• Instruction:
Line by line, reproduce exactly the beginning of the listing below, ending with the line that contains "return np.array([noise.noise(Vector(point) *" and adding nothing.

• Supplied material:

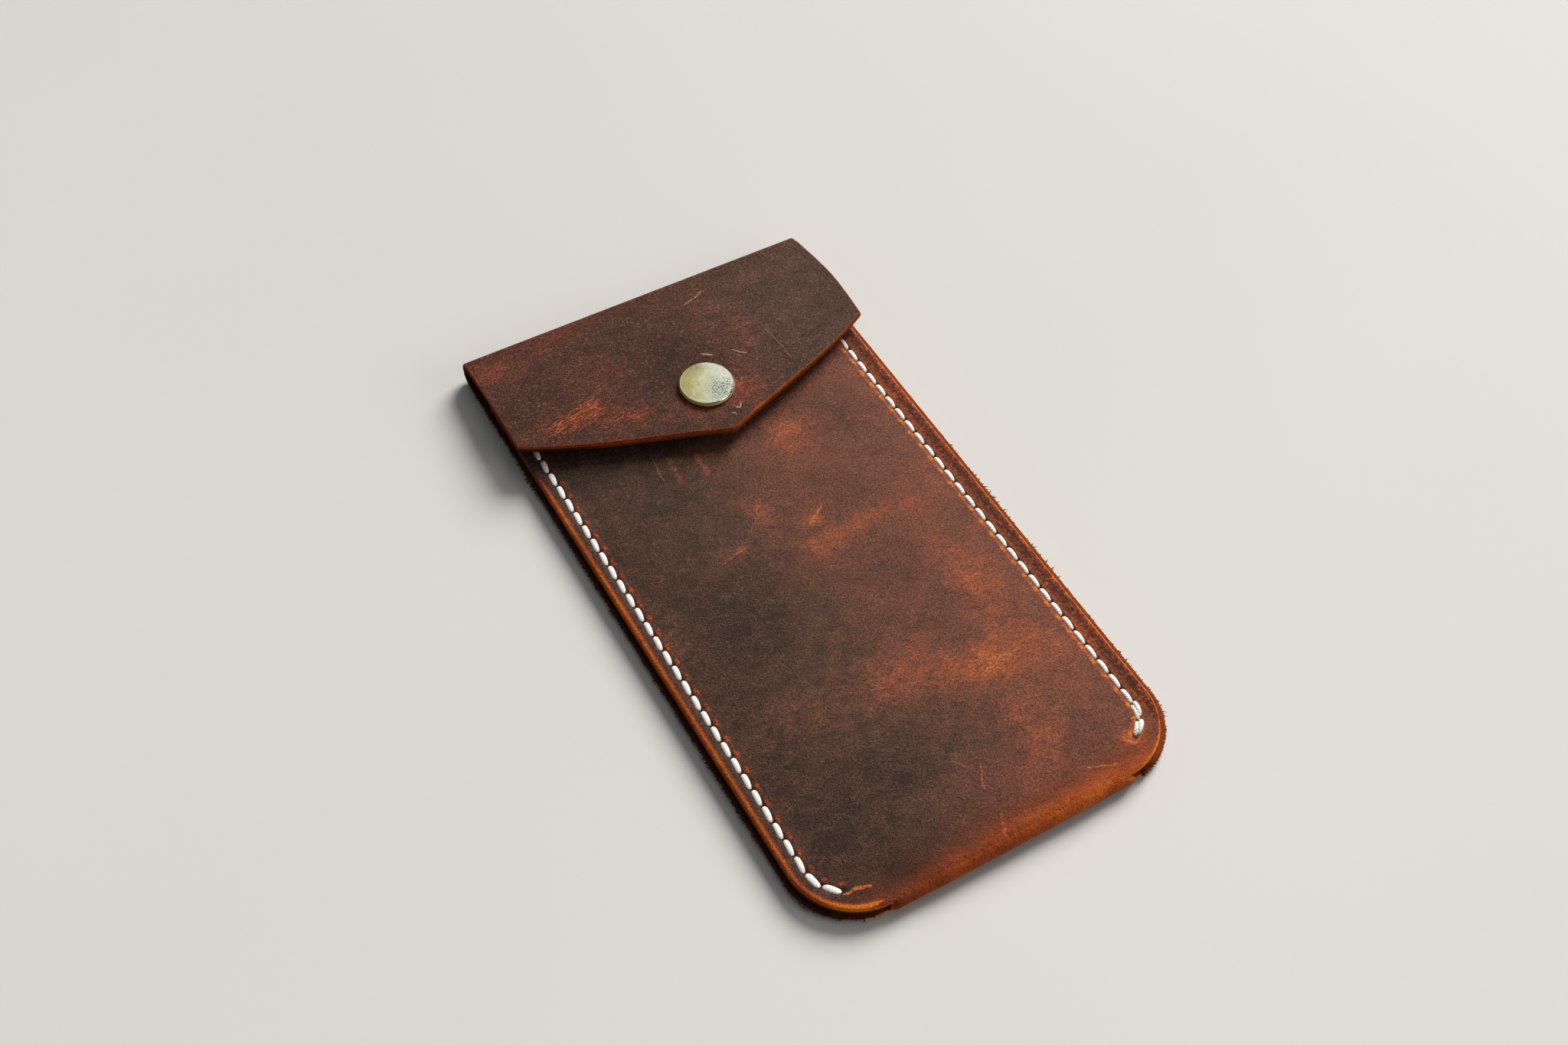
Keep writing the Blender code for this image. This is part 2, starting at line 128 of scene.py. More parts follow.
POCKET_ROUND = 0.62
FLAP_ROUND = 0.36
EDGE_STEPS = [0, 0.1, 0.24, 0.42, 0.62, 0.9, 1.25, 1.65, 2.1]
SEAM_STEP = 0.3
SEAM_BAND_END = 6.9
INNER_STEPS = [7.6, 8.8, 10.4, 12.2, CORNER_RADIUS]
FRONT_ROW = 0.8
BACK_ROW = 1.6
FAR = 99.0
# What a sheet point away from every seam has
PLAIN = {"seam": (-9.0, -20.0, 0.0), "lift_out": 0.0, "lift_in": 0.0}


# ---- Small tools -------------------------------------------------------------
def smooth(low, high, value):
    """Smoothstep of `value` between `low` and `high`."""
    t = np.clip((np.asarray(value, float) - low) / (high - low), 0, 1)
    return t * t * (3 - 2 * t)


def bell(value, width):
    return np.exp(-np.square(np.asarray(value, float) / width))


def wobble(points, scale, seed):
    """Smooth noise, about -1 to 1, at each point."""
    shift = Vector((seed * 17.3, seed * -9.1, seed * 5.7))
    return np.array([noise.noise(Vector(point) * scale + shift) for point in points])


def ripple(x, y, scale, level):
    """Smooth noise, about -1 to 1, at one place."""
    return noise.noise(Vector((x * scale, y * scale, level)))


def ring_steps():
    """Distances from a cut edge: close at the edge and along the seam."""
    seam = np.arange(EDGE_STEPS[-1] + SEAM_STEP, SEAM_BAND_END, SEAM_STEP)
    return EDGE_STEPS + list(seam) + INNER_STEPS


RINGS = ring_steps()
RING_COUNT = len(RINGS) - 1
MIDDLE_STEPS = 44
LAST_COLUMN = 2 * RING_COUNT + MIDDLE_STEPS


def add_mesh(name, points, faces, materials, face_slots=None, attributes=None):
    """A smooth-shaded object from millimetre points."""
    mesh = bpy.data.meshes.new(name)
    mesh.from_pydata((np.asarray(points) * MM).tolist(), [], faces)
    for material in materials:
        mesh.materials.append(material)
    if face_slots is not None:
        mesh.polygons.foreach_set("material_index", face_slots)
    for key, values in (attributes or {}).items():
        values = np.asarray(values, np.float32)
        kind, field = ("FLOAT", "value") if values.ndim == 1 else ("FLOAT_VECTOR", "vector")
        mesh.attributes.new(key, kind, "POINT").data.foreach_set(field, values.ravel())
    mesh.shade_smooth()
    obj = bpy.data.objects.new(name, mesh)
    bpy.context.collection.objects.link(obj)
    return obj


def fix_normals(obj):
    mesh = bmesh.new()
    mesh.from_mesh(obj.data)
    bmesh.ops.recalc_face_normals(mesh, faces=mesh.faces)
    mesh.to_mesh(obj.data)
    mesh.free()
    obj.data.shade_smooth()


def tube_faces(base, sides, stations):
    """Faces of a closed tube whose rings of points start at `base`."""
    faces = []
    for start in range(base, base + (stations - 1) * sides, sides):
        for corner in range(sides):
            a, b = start + corner, start + (corner + 1) % sides
            faces.append([a, b, b + sides, a + sides])
    ring = list(range(base, base + sides))
    return faces + [ring[::-1], [point + (stations - 1) * sides for point in ring]]


# ---- The seams ---------------------------------------------------------------
def seam_point(side, distance):
    """Point and outward direction at `distance` down a seam."""
    if distance <= SEAM_STRAIGHT:
        return np.array([SEAM_X[side], SEAM_TOP_Y - distance]), np.array([side, 0.0])
    angle = (distance - SEAM_STRAIGHT) / SEAM_TURN_RADIUS
    outward = np.array([side * math.cos(angle), -math.sin(angle)])
    centre = np.array([SEAM_X[side] - side * SEAM_TURN_RADIUS, SEAM_TURN_Y])
    return centre + outward * SEAM_TURN_RADIUS, outward


def seam_coordinates(x, y):
    """Stitches down the nearer seam, and millimetres outward from it."""
    side = np.where(x < 0, -1, 1)
    seam_x = np.where(x < 0, -SEAM_X[-1], SEAM_X[1])
    across = x * side - (seam_x - SEAM_TURN_RADIUS)
    down = SEAM_TURN_Y - y
    turned = down > 0
    along = np.where(turned, SEAM_STRAIGHT + SEAM_TURN_RADIUS * np.arctan2(down, across),
                     SEAM_TOP_Y - y)
    outward = np.where(turned, np.hypot(across, down), across) - SEAM_TURN_RADIUS
    return along / PITCH, outward


def seam_relief(along, outward, valley):
    """How deep the leather is drawn in along the thread and at its holes."""
    on = smooth(-0.5, 0, along) * smooth(STITCHES + 0.35, STITCHES, along)
    nearest = along - np.round(along)
    hole = bell(nearest * PITCH, 0.5) * bell(outward + 0.12, 0.42)
    return on * (valley * bell(outward, 0.75) + 0.24 * hole), on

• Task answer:
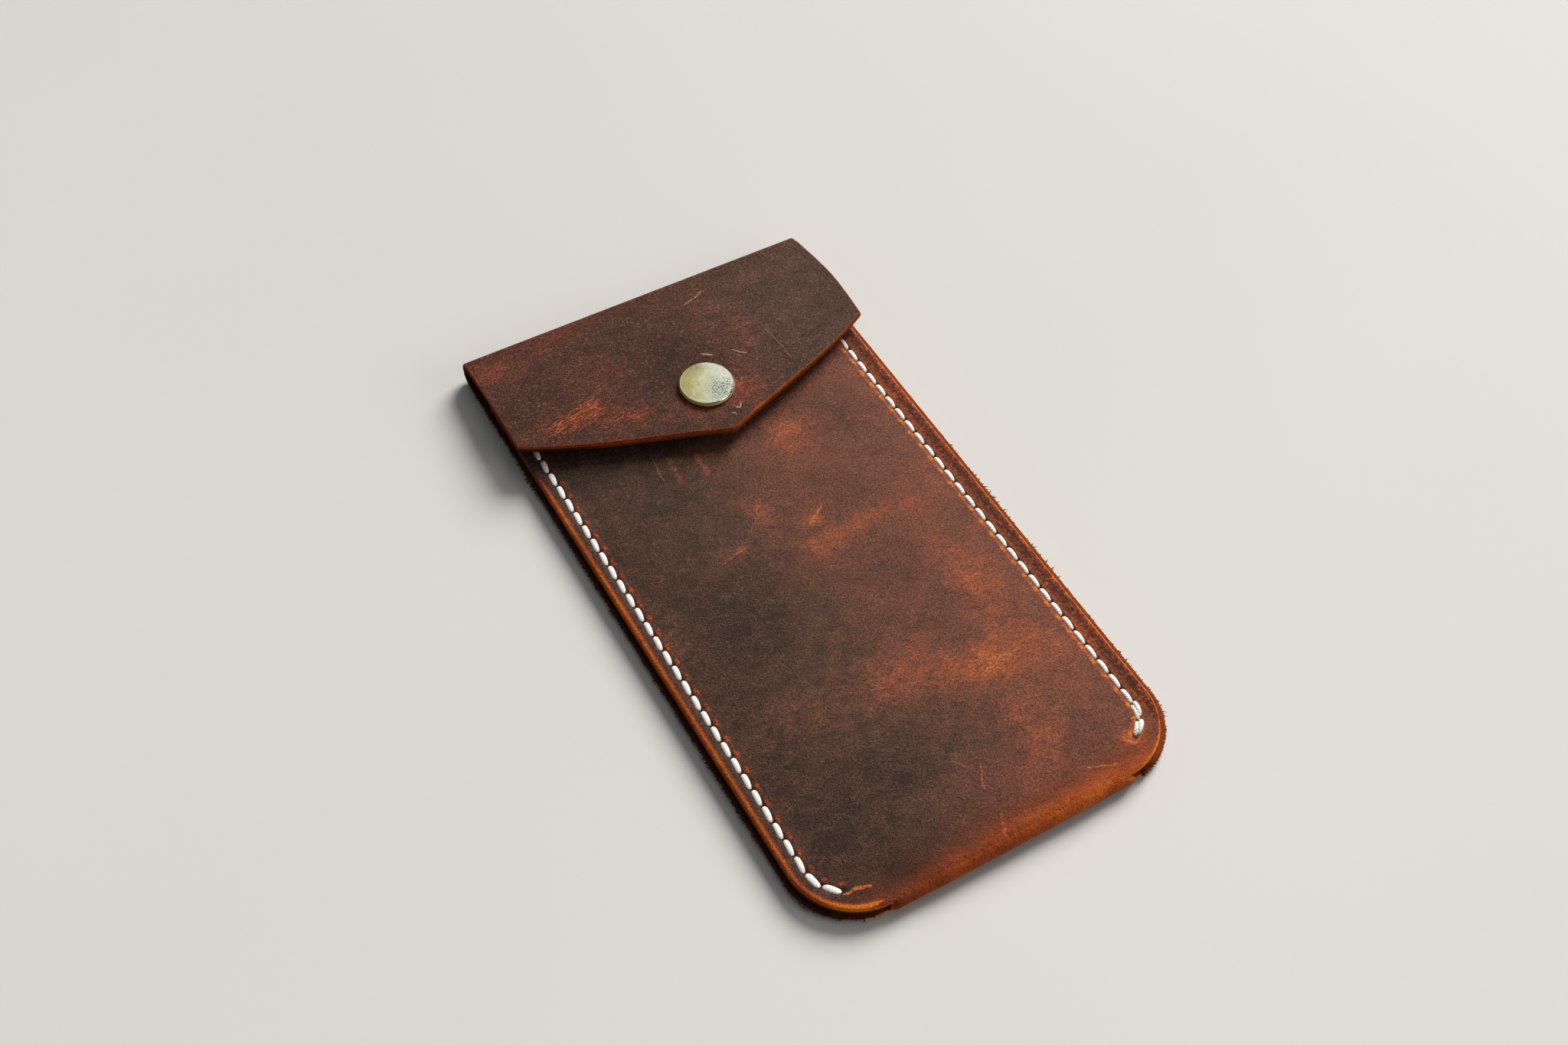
Keep writing the Blender code for this image. This is part 2, starting at line 128 of scene.py. More parts follow.
POCKET_ROUND = 0.62
FLAP_ROUND = 0.36
EDGE_STEPS = [0, 0.1, 0.24, 0.42, 0.62, 0.9, 1.25, 1.65, 2.1]
SEAM_STEP = 0.3
SEAM_BAND_END = 6.9
INNER_STEPS = [7.6, 8.8, 10.4, 12.2, CORNER_RADIUS]
FRONT_ROW = 0.8
BACK_ROW = 1.6
FAR = 99.0
# What a sheet point away from every seam has
PLAIN = {"seam": (-9.0, -20.0, 0.0), "lift_out": 0.0, "lift_in": 0.0}


# ---- Small tools -------------------------------------------------------------
def smooth(low, high, value):
    """Smoothstep of `value` between `low` and `high`."""
    t = np.clip((np.asarray(value, float) - low) / (high - low), 0, 1)
    return t * t * (3 - 2 * t)


def bell(value, width):
    return np.exp(-np.square(np.asarray(value, float) / width))


def wobble(points, scale, seed):
    """Smooth noise, about -1 to 1, at each point."""
    shift = Vector((seed * 17.3, seed * -9.1, seed * 5.7))
    return np.array([noise.noise(Vector(point) * scale + shift) for point in points])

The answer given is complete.